### Requirement
Give every line below again, exactly.

### Data supplied
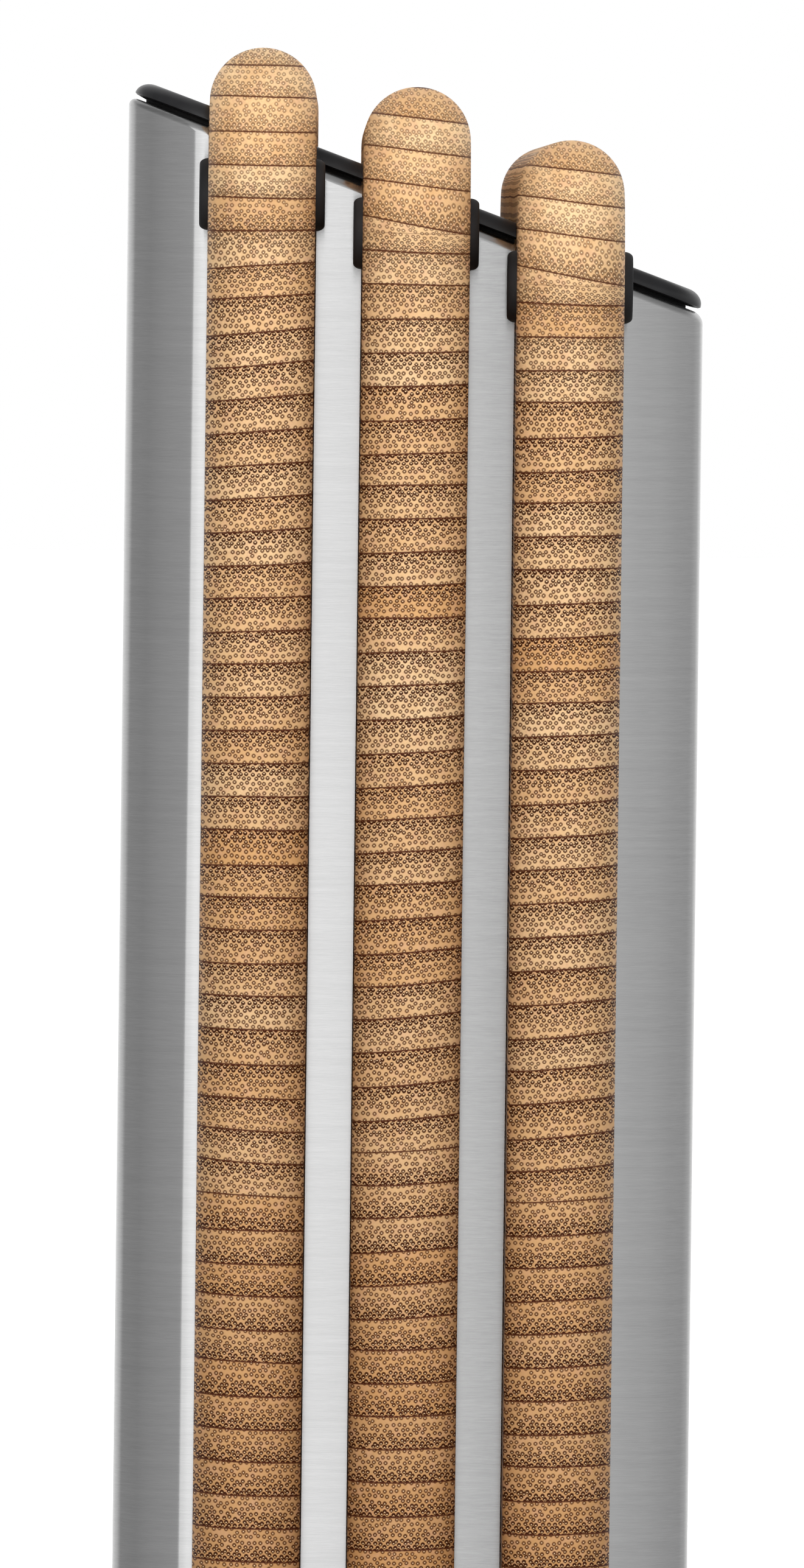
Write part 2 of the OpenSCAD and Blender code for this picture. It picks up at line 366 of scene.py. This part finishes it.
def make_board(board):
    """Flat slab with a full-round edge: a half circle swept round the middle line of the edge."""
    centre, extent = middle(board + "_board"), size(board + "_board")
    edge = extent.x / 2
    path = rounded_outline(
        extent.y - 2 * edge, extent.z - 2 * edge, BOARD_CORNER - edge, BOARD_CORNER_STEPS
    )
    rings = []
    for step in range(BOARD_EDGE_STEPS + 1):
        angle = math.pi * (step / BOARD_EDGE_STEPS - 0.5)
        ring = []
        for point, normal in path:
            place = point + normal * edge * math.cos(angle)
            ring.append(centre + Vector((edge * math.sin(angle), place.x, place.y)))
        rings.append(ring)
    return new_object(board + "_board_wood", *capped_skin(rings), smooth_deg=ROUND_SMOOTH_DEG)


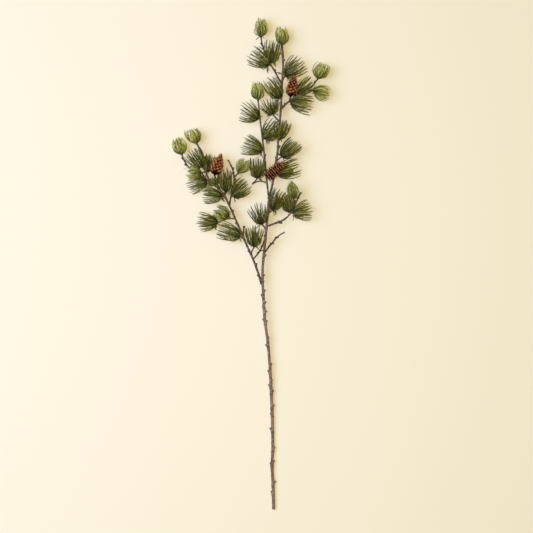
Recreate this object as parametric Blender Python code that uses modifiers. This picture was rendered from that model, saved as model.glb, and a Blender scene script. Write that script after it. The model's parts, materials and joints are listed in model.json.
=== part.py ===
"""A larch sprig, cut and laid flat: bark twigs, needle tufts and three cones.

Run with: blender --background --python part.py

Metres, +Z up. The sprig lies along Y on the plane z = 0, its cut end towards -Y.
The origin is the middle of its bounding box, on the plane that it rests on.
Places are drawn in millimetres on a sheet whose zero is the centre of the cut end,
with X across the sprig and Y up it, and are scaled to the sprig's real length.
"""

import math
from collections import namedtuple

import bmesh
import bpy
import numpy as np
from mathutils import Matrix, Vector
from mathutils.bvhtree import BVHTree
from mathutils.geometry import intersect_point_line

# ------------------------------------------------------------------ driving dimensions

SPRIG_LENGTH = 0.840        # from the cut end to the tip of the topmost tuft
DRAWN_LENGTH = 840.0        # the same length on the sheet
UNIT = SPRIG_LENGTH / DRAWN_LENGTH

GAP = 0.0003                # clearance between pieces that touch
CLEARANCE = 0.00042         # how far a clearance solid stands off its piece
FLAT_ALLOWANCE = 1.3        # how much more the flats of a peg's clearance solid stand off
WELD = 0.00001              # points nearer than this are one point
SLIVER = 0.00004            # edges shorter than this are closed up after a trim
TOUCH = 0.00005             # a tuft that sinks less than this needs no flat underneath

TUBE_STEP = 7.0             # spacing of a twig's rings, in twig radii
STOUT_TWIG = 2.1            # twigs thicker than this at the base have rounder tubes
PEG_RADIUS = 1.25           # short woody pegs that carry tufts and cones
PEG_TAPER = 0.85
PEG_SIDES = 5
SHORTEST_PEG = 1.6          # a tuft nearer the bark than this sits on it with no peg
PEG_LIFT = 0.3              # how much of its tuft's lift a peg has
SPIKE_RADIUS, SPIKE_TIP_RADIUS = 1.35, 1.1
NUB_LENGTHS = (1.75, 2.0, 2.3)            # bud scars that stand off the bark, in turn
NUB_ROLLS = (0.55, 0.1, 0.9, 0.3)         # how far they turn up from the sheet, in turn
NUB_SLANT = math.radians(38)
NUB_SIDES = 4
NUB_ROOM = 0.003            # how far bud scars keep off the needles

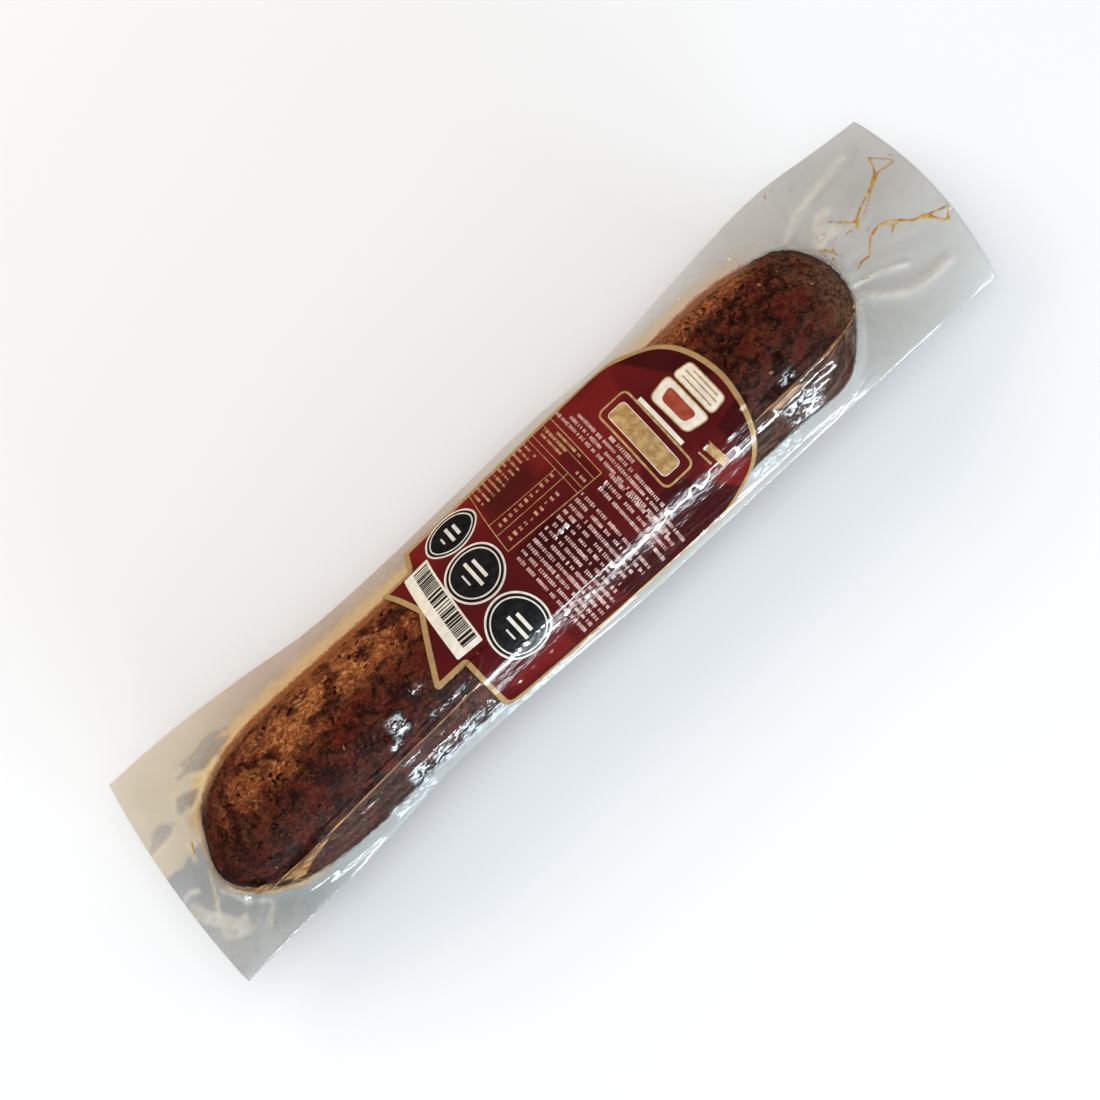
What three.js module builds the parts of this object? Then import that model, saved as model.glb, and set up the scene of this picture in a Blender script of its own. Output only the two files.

### The result
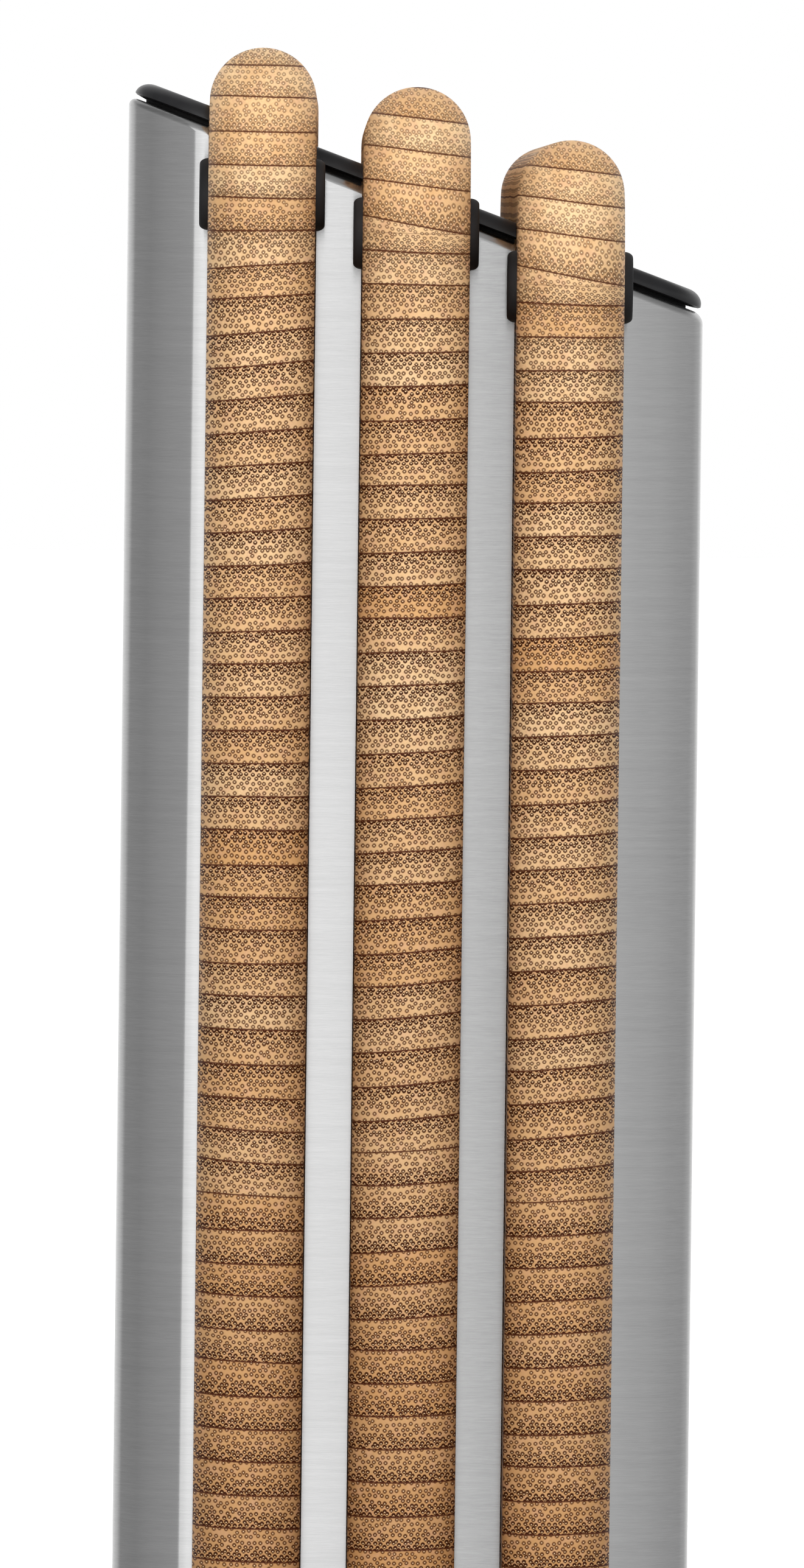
Write part 2 of the OpenSCAD and Blender code for this picture. It picks up at line 366 of scene.py. This part finishes it.
def make_board(board):
    """Flat slab with a full-round edge: a half circle swept round the middle line of the edge."""
    centre, extent = middle(board + "_board"), size(board + "_board")
    edge = extent.x / 2
    path = rounded_outline(
        extent.y - 2 * edge, extent.z - 2 * edge, BOARD_CORNER - edge, BOARD_CORNER_STEPS
    )
    rings = []
    for step in range(BOARD_EDGE_STEPS + 1):
        angle = math.pi * (step / BOARD_EDGE_STEPS - 0.5)
        ring = []
        for point, normal in path:
            place = point + normal * edge * math.cos(angle)
            ring.append(centre + Vector((edge * math.sin(angle), place.x, place.y)))
        rings.append(ring)
    return new_object(board + "_board_wood", *capped_skin(rings), smooth_deg=ROUND_SMOOTH_DEG)


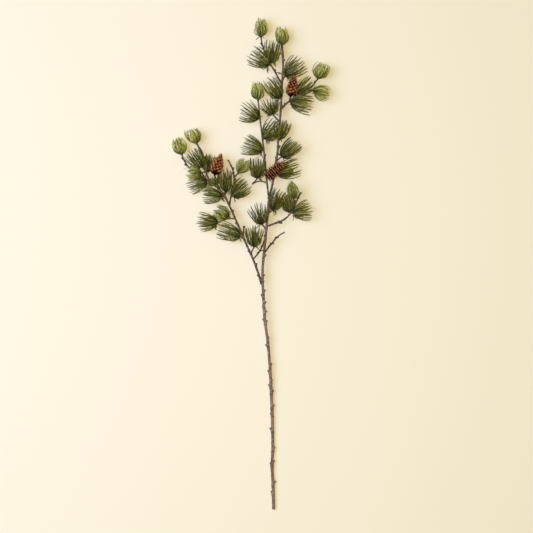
Recreate this object as parametric Blender Python code that uses modifiers. This picture was rendered from that model, saved as model.glb, and a Blender scene script. Write that script after it. The model's parts, materials and joints are listed in model.json.
=== part.py ===
"""A larch sprig, cut and laid flat: bark twigs, needle tufts and three cones.

Run with: blender --background --python part.py

Metres, +Z up. The sprig lies along Y on the plane z = 0, its cut end towards -Y.
The origin is the middle of its bounding box, on the plane that it rests on.
Places are drawn in millimetres on a sheet whose zero is the centre of the cut end,
with X across the sprig and Y up it, and are scaled to the sprig's real length.
"""

import math
from collections import namedtuple

import bmesh
import bpy
import numpy as np
from mathutils import Matrix, Vector
from mathutils.bvhtree import BVHTree
from mathutils.geometry import intersect_point_line

# ------------------------------------------------------------------ driving dimensions

SPRIG_LENGTH = 0.840        # from the cut end to the tip of the topmost tuft
DRAWN_LENGTH = 840.0        # the same length on the sheet
UNIT = SPRIG_LENGTH / DRAWN_LENGTH

GAP = 0.0003                # clearance between pieces that touch
CLEARANCE = 0.00042         # how far a clearance solid stands off its piece
FLAT_ALLOWANCE = 1.3        # how much more the flats of a peg's clearance solid stand off
WELD = 0.00001              # points nearer than this are one point
SLIVER = 0.00004            # edges shorter than this are closed up after a trim
TOUCH = 0.00005             # a tuft that sinks less than this needs no flat underneath

TUBE_STEP = 7.0             # spacing of a twig's rings, in twig radii
STOUT_TWIG = 2.1            # twigs thicker than this at the base have rounder tubes
PEG_RADIUS = 1.25           # short woody pegs that carry tufts and cones
PEG_TAPER = 0.85
PEG_SIDES = 5
SHORTEST_PEG = 1.6          # a tuft nearer the bark than this sits on it with no peg
PEG_LIFT = 0.3              # how much of its tuft's lift a peg has
SPIKE_RADIUS, SPIKE_TIP_RADIUS = 1.35, 1.1
NUB_LENGTHS = (1.75, 2.0, 2.3)            # bud scars that stand off the bark, in turn
NUB_ROLLS = (0.55, 0.1, 0.9, 0.3)         # how far they turn up from the sheet, in turn
NUB_SLANT = math.radians(38)
NUB_SIDES = 4
NUB_ROOM = 0.003            # how far bud scars keep off the needles

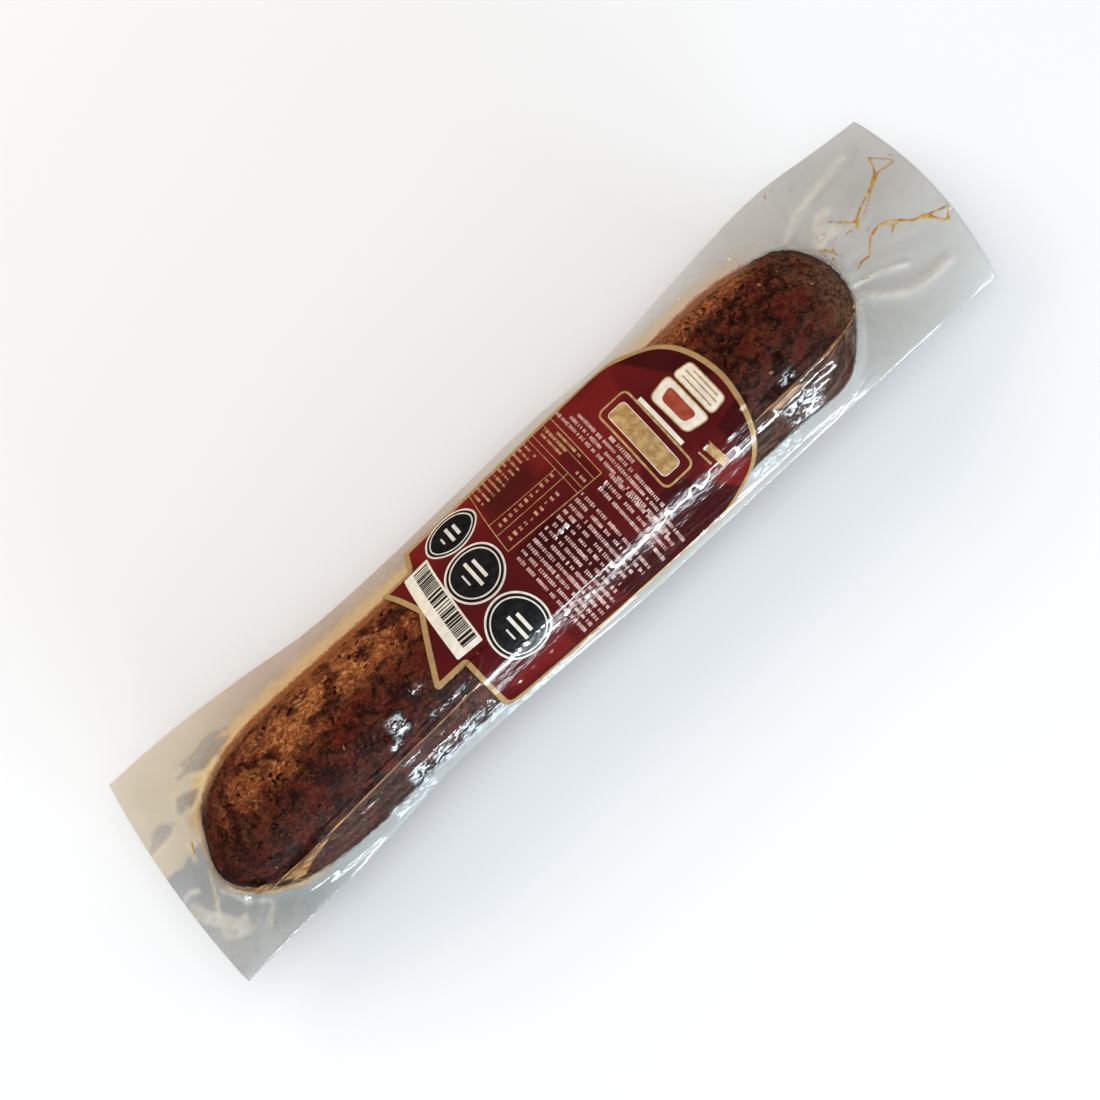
What three.js module builds the parts of this object? Then import that model, saved as model.glb, and set up the scene of this picture in a Blender script of its own. Output only the two files.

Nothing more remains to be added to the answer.